= Gili Genteng =

Island in Indonesia

Gili Genteng (also called Pulau Genteng or Pulau Giliginting) is a pair of islands located to the southeast of Madura Island. Administratively, these islands comprise the Giliginting District, part of Sumenep Regency of East Java Province. Giliginting District consists of two islands, namely Giliginteng Island itself (containing the administrative centre of the District) and Gili Raja Island, which is located to the west of Giliginting Island. Almost all the inhabitants of this island are Madurese people and most of the original people migrated to Cirebon, Jakarta, Serang, and Banten. They mostly opened basic food stores; in Cirebon alone, nearly 500 shops were owned by people from Giliginting, and they established the IKAMA Organization (Ikatan Keluarga Madura - the Madura Family Association) which aims to organise the Giliginting people in Cirebon.
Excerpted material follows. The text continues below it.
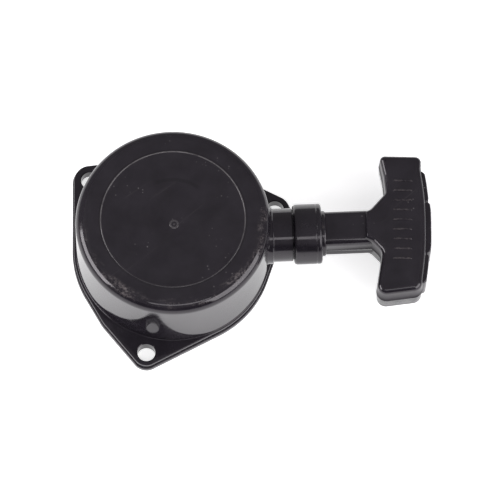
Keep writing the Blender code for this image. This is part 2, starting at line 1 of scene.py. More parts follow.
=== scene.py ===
"""Looks of the recoil starter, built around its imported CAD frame.

Sizes are in millimetres in the drum's frame: the drum's axis is Z, the rope neck runs along +X,
and Z = 0 is the mounting face. They become metres in the shared frame when a piece is made.
Lengths in materials and lights are in metres.
"""
import json
import math

import bmesh
import bpy
from mathutils import Matrix, Vector


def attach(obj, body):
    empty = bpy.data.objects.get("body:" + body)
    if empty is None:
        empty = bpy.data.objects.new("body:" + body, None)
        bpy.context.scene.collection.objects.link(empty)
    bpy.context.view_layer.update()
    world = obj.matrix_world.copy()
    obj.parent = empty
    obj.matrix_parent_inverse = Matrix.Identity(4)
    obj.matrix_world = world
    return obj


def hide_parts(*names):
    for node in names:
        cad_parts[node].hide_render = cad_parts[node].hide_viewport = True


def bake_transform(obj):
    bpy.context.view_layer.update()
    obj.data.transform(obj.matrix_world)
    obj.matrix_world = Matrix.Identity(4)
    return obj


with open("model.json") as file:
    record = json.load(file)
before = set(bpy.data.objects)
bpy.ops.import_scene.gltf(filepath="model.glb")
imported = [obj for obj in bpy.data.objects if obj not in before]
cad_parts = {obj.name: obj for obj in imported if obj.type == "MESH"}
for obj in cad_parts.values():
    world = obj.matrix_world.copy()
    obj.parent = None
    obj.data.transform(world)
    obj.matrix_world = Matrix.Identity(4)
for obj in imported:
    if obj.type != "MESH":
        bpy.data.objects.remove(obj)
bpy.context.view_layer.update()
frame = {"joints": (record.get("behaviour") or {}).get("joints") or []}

MM = 0.001
joints = {joint["name"]: joint for joint in frame["joints"]}
AXIS = Vector(joints["reel_spin"]["pos_m"])
DRUM = Vector((AXIS.x, AXIS.y, 0.0))
NECK_Z = AXIS.z / MM
PARTING_HEIGHT = AXIS.z


# ---------------------------------------------------------------- camera, light and floor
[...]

Giliginting District was officially formed in 1982, based on GOVERNMENT REGULATION OF THE REPUBLIC OF INDONESIA (PP) NUMBER 7 OF 1982 (7/1982). Giliginting District consists of 8 administrative villages, namely: Aeng Anyar Village, Gedugan Village, Bringsang Village and Galis Village (all on Giliginting Island), and Banbaru Village, Banmaleng Village, Lombang Village and Jate Village (all on Gili Raja Island).